§ **Work required**: Below is a listing; copy all of it exactly.

§ **Dataset excerpt**:
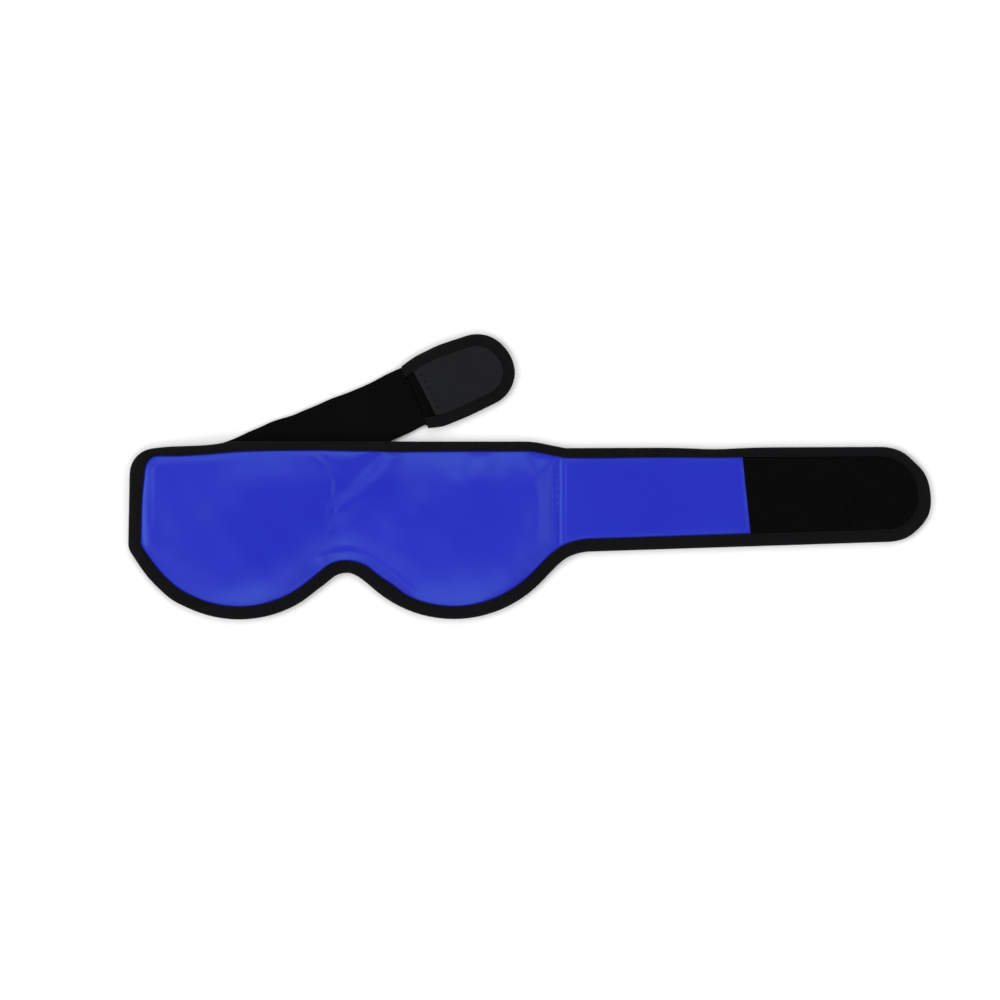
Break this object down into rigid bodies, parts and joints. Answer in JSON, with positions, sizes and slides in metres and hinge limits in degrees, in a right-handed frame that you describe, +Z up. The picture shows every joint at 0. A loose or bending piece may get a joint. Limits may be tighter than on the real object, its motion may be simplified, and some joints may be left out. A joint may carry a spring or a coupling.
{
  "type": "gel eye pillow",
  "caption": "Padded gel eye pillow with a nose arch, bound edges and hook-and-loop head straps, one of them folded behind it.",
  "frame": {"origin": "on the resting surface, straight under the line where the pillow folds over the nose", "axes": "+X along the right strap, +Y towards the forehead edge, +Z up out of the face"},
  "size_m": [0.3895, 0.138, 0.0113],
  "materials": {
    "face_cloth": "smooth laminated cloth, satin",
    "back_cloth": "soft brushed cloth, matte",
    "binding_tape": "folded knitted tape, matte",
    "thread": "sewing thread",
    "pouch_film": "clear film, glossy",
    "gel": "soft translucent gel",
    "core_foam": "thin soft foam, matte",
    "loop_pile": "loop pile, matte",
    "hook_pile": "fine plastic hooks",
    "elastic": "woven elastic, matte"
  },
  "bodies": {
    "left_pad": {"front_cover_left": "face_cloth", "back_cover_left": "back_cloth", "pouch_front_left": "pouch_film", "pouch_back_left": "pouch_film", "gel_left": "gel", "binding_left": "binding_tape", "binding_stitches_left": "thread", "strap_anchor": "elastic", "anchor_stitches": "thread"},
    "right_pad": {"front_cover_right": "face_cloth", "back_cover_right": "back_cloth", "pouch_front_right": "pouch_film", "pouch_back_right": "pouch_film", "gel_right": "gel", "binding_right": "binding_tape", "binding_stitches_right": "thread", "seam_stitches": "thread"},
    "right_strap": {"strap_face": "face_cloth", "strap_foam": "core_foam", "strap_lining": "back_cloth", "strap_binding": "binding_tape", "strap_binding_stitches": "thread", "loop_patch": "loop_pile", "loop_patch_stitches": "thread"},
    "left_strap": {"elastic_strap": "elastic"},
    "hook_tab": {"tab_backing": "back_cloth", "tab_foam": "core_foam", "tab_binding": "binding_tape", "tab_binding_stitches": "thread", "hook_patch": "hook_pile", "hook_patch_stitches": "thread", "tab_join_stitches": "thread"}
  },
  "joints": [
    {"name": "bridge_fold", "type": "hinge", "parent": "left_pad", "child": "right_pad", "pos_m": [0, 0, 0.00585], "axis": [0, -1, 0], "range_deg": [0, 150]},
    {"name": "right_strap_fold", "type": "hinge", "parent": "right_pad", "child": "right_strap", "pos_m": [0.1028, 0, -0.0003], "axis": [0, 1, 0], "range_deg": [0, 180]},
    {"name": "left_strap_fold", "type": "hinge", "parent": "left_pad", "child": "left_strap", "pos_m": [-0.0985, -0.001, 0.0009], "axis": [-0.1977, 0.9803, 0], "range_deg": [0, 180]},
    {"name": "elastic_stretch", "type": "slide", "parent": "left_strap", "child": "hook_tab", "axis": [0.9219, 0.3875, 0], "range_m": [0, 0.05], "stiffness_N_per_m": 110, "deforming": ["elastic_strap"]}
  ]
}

§ **Solution for this problem**:
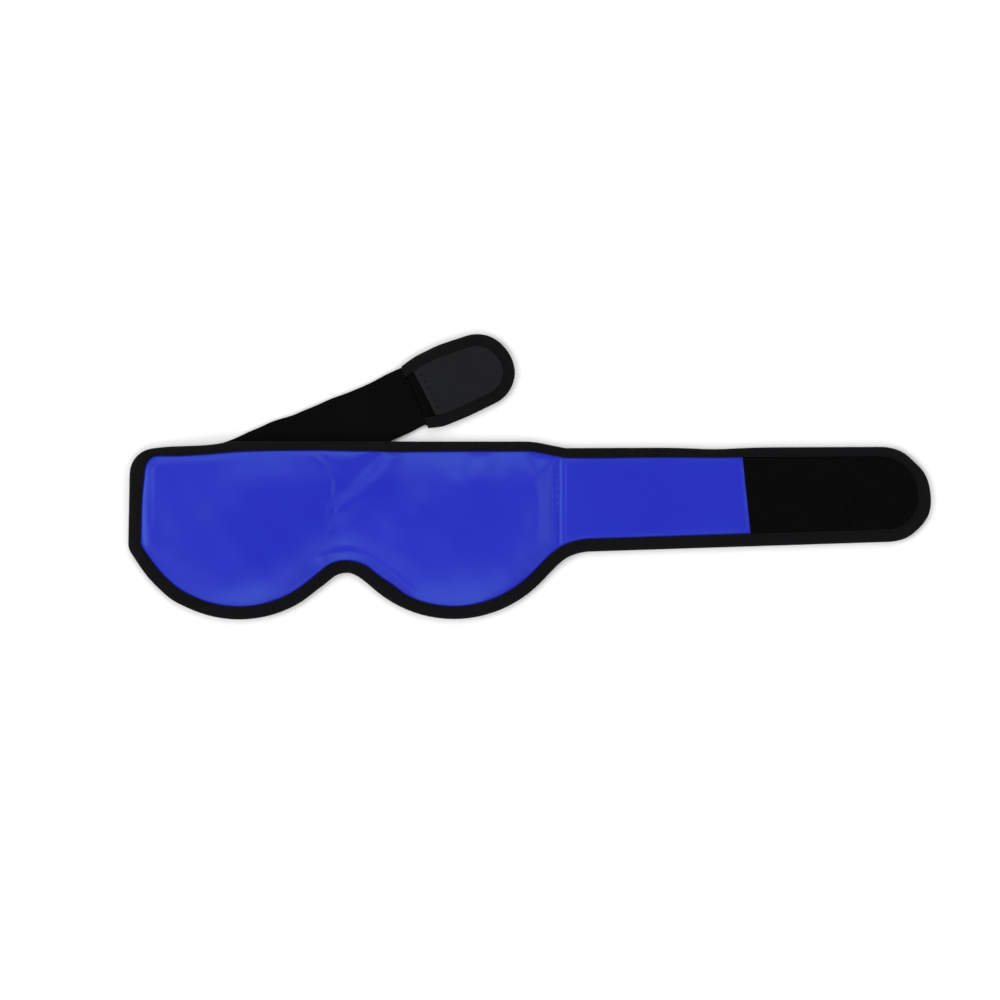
Break this object down into rigid bodies, parts and joints. Answer in JSON, with positions, sizes and slides in metres and hinge limits in degrees, in a right-handed frame that you describe, +Z up. The picture shows every joint at 0. A loose or bending piece may get a joint. Limits may be tighter than on the real object, its motion may be simplified, and some joints may be left out. A joint may carry a spring or a coupling.
{
  "type": "gel eye pillow",
  "caption": "Padded gel eye pillow with a nose arch, bound edges and hook-and-loop head straps, one of them folded behind it.",
  "frame": {"origin": "on the resting surface, straight under the line where the pillow folds over the nose", "axes": "+X along the right strap, +Y towards the forehead edge, +Z up out of the face"},
  "size_m": [0.3895, 0.138, 0.0113],
  "materials": {
    "face_cloth": "smooth laminated cloth, satin",
    "back_cloth": "soft brushed cloth, matte",
    "binding_tape": "folded knitted tape, matte",
    "thread": "sewing thread",
    "pouch_film": "clear film, glossy",
    "gel": "soft translucent gel",
    "core_foam": "thin soft foam, matte",
    "loop_pile": "loop pile, matte",
    "hook_pile": "fine plastic hooks",
    "elastic": "woven elastic, matte"
  },
  "bodies": {
    "left_pad": {"front_cover_left": "face_cloth", "back_cover_left": "back_cloth", "pouch_front_left": "pouch_film", "pouch_back_left": "pouch_film", "gel_left": "gel", "binding_left": "binding_tape", "binding_stitches_left": "thread", "strap_anchor": "elastic", "anchor_stitches": "thread"},
    "right_pad": {"front_cover_right": "face_cloth", "back_cover_right": "back_cloth", "pouch_front_right": "pouch_film", "pouch_back_right": "pouch_film", "gel_right": "gel", "binding_right": "binding_tape", "binding_stitches_right": "thread", "seam_stitches": "thread"},
    "right_strap": {"strap_face": "face_cloth", "strap_foam": "core_foam", "strap_lining": "back_cloth", "strap_binding": "binding_tape", "strap_binding_stitches": "thread", "loop_patch": "loop_pile", "loop_patch_stitches": "thread"},
    "left_strap": {"elastic_strap": "elastic"},
    "hook_tab": {"tab_backing": "back_cloth", "tab_foam": "core_foam", "tab_binding": "binding_tape", "tab_binding_stitches": "thread", "hook_patch": "hook_pile", "hook_patch_stitches": "thread", "tab_join_stitches": "thread"}
  },
  "joints": [
    {"name": "bridge_fold", "type": "hinge", "parent": "left_pad", "child": "right_pad", "pos_m": [0, 0, 0.00585], "axis": [0, -1, 0], "range_deg": [0, 150]},
    {"name": "right_strap_fold", "type": "hinge", "parent": "right_pad", "child": "right_strap", "pos_m": [0.1028, 0, -0.0003], "axis": [0, 1, 0], "range_deg": [0, 180]},
    {"name": "left_strap_fold", "type": "hinge", "parent": "left_pad", "child": "left_strap", "pos_m": [-0.0985, -0.001, 0.0009], "axis": [-0.1977, 0.9803, 0], "range_deg": [0, 180]},
    {"name": "elastic_stretch", "type": "slide", "parent": "left_strap", "child": "hook_tab", "axis": [0.9219, 0.3875, 0], "range_m": [0, 0.05], "stiffness_N_per_m": 110, "deforming": ["elastic_strap"]}
  ]
}